I jabbed randomly with the broomstick, never touching flesh, never causing longimanus even to flinch.

I glanced upward and saw the bottom of the boat, a squat, gray-black shape perhaps fifty feet away, forty-five, forty. …

The shark appeared from behind me, a pectoral fin nearly touching my shoulder. The mouth opened, and the membrane flickered upward, covering most of the eye. The upper jaw dropped down and forward, and the head turned toward me.

I remember seeing the tail sweep once, propelling longimanus forward.

I remember bending backward to avoid the gaping mouth. I remember the ghostly, yellowish white eyeball, and I remember stabbing at it with the broomstick.

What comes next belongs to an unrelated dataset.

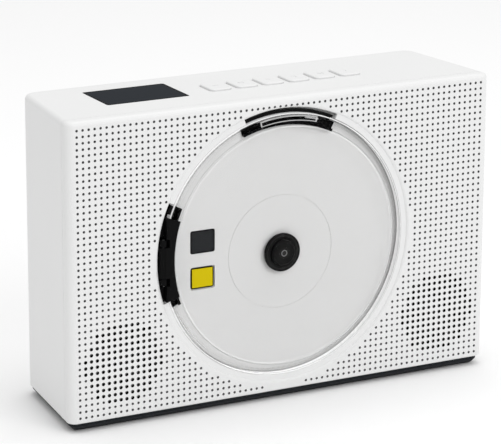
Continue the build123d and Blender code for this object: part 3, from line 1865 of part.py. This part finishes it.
os.makedirs("parts", exist_ok=True)
for piece in pieces:
    export_step(piece, f"parts/{piece.label}.step")
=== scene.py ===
import math
import bpy
from mathutils import Matrix, Vector


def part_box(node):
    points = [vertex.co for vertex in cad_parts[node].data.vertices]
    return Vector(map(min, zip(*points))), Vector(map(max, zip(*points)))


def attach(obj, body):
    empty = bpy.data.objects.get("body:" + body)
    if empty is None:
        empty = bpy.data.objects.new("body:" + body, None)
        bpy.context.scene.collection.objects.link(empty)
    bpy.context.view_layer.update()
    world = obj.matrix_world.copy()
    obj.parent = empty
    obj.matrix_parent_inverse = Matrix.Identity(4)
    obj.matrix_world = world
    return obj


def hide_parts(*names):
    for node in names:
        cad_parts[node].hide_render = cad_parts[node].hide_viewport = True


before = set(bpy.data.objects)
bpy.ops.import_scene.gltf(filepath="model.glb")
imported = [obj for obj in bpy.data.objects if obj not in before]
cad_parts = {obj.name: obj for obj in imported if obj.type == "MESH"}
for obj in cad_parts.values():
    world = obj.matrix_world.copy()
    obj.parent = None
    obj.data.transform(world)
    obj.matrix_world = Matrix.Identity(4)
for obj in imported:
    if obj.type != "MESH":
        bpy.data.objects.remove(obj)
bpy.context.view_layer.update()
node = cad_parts

# ---- Camera ----
# A long lens stands in front and to the left of the player, a little above it, and looks
# slightly down, so that the front, the left side and the top are all in the picture.
eye = Vector((-0.7165, -1.3464, 0.5279))
sight = Vector((0.4509, 0.8496, -0.2737)).normalized()
level = Vector((0.8838, -0.4679, 0.0037))
level = (level - sight * level.dot(sight)).normalized()
upward = level.cross(sight)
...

I don't remember hitting, instead, the roof of the shark's mouth. But that's what must have happened, for the next thing I knew, the shark bit down on the broomstick. It shook its head back and forth to tear it loose. When that failed, it lunged with its powerful tail, intent on fleeing with its prize.

The broomstick, of course, was attached to my wrist. I was suddenly dragged through the water like a rag doll, flopping helplessly behind the (by now) frightened shark. It had taken a test bite from a strange, bleeding prey and now found itself dragging a great rubber thing through the water.

Breathing became difficult; I was running out of air.

I tried to peel the rawhide thong off my wrist, but the tension on it was too great and I couldn't budge it.

I was on my back now, upside down, my right arm over my head as longimanus towed me away from the safety of the boat. I could once again see blood trailing from my leg. At this depth it was dark blue, and it streamed behind me like a wake.

Everything stopped. At once. My arm was free, and I was floating about thirty feet beneath the surface. I looked at the broomstick—or at what remained of it. Longimanus had bitten through it.

Far away, at the outer limits of my sight, I saw the black scythe of a tail fin vanish into the blue.

I sucked one final breath from my tank, opened my mouth, and tipped my head back. I kicked a couple of times and rose up to the kingdom of light and air.

Not until I reached the swim step at the stern of the boat did the weakness of fear overcome me, and the shock.

I spat out my mouthpiece, took off my mask, and started cursing that so-and-so of a shark.

“No!” said the director. “No, no, no. You can't use that language on network television. Go back down and surface again and tell us what you saw.”